Se o encontramos, por vezes, nos trilhos da poesia de pendor religioso, ou ainda no anticlassicismo e antiformalismo de uma poesia “desenraizada” – para empregarmos o termo do seu proeminente defensor, Dámaso Alonso –, não é justo, no entanto, que ignoremos a obsessiva pretensão de um apuramento verbal a que várias vezes aludiu. Descurando a riqueza de tamanha paradoxalidade, também a sua receção crítica tem sido acidentada, referindo-o ora como o poeta da letra cantada na resistência política das assembleias juvenis, ora como o exilado interior, como o autor dos versos entoados por Paco Ibáñez no Olympia de Paris, por um lado, e ainda como o amestrado protótipo do poeta social que conseguiu a inaudita proeza de ser, pese embora, poeta, até se converter no empoeirado clássico moderno a cuja voz os historiadores da literatura humedeceram o pavio. 

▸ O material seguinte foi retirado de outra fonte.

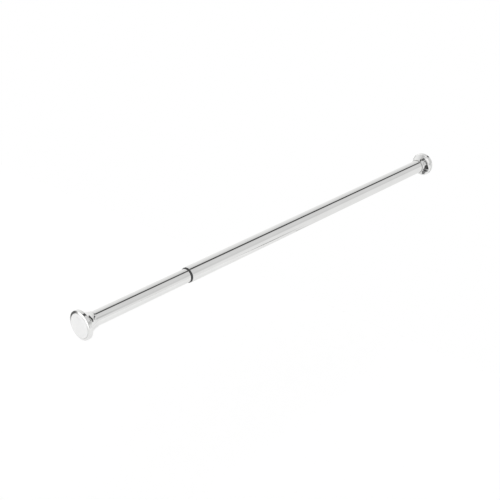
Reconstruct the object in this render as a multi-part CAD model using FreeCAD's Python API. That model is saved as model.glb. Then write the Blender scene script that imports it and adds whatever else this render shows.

Melhor o compreenderam, com efeito, os poetas, como José Ángel Valente, que sublinha em Blas de Otero o “emprego de uma linguagem que visa condensar um máximo de possibilidades de comunicação”, rompendo com a linguagem poética então comum, defendendo o léxico livre, o coloquialismo e os jogos frásicos, a par de um perfeccionismo melódico, no rigor métrico e até mesmo estrófico e rimático, sem perder nunca o horizonte dos temas de pendor social. Se é certo que podemos encontrar em Blas de Otero, como em outros autores da sua geração, a repercussão do célebre discurso de Vicente Aleixandre à Real Academia Espanhola (“neste poder de comunicação está o segredo da poesia que, cada vez estamos mais certos disso mesmo, não consiste tanto em oferecer beleza quanto em conquistar propagação, comunicação profunda da alma dos homens”), encontramos na sua obra a exigência tonal e a recusa da superficialidade temática que muitos dos chamados “poetas sociais” não alcançaram.

O mesmo Aleixandre viria a sintetizar, em 1955, “alguns carateres da nova poesia espanhola”: um tom de angústia ou de esperança; tematização da infância, da religiosidade, do cenário social e da pátria; ambiência quotidiana expressa em linguagem simples, frequentemente coloquial. Todos estes traços mapeiam a produção de Blas de Otero, o qual, como muitos outros, fazia tenção de desmentir as provocadoras sentenças de Ortega y Gasset (“O poeta começa onde o homem termina”) e a demanda exclusiva de Juan Ramón Jiménez, que dedicava a sua obra “à minoria, sempre”. Naqueles “tristes anos de derrocada, de catastrófico apocalipse”, em palavras de Alonso que prologam “Ancia” (1958) de Blas de Otero, era pois à imensa maioria que o poeta se dirigia, recusando a literatura de fedor livresco, defendendo antes a poesia “falada” (“Gosto das palavras da gente. / Parece que se tocam, que se palpam. / Os livros não; as páginas afastam-se / como fantasmas. / Mas as pessoas dizem coisas formidáveis, / que fazem estremecer a gramática. / (…) Dá vergonha acender um fósforo, / isto é, dizer um verso numa página, / à frente destes homens de largas sílabas, / que almoçam com pedaços de palavras”). 

Para Blas de Otero, “a realidade pulsa evidentemente”, e é nessa vocação para nos oferecer por mediação própria essa sua evidência que radica o regozijo infantil, ecoando trovas teimosas, revisitando memórias e paisagens familiares, implicações políticas, dilemas religiosos, enfim, uma perpétua adolescência sempre revisitada que é a do homem e da mulher que nós ainda somos.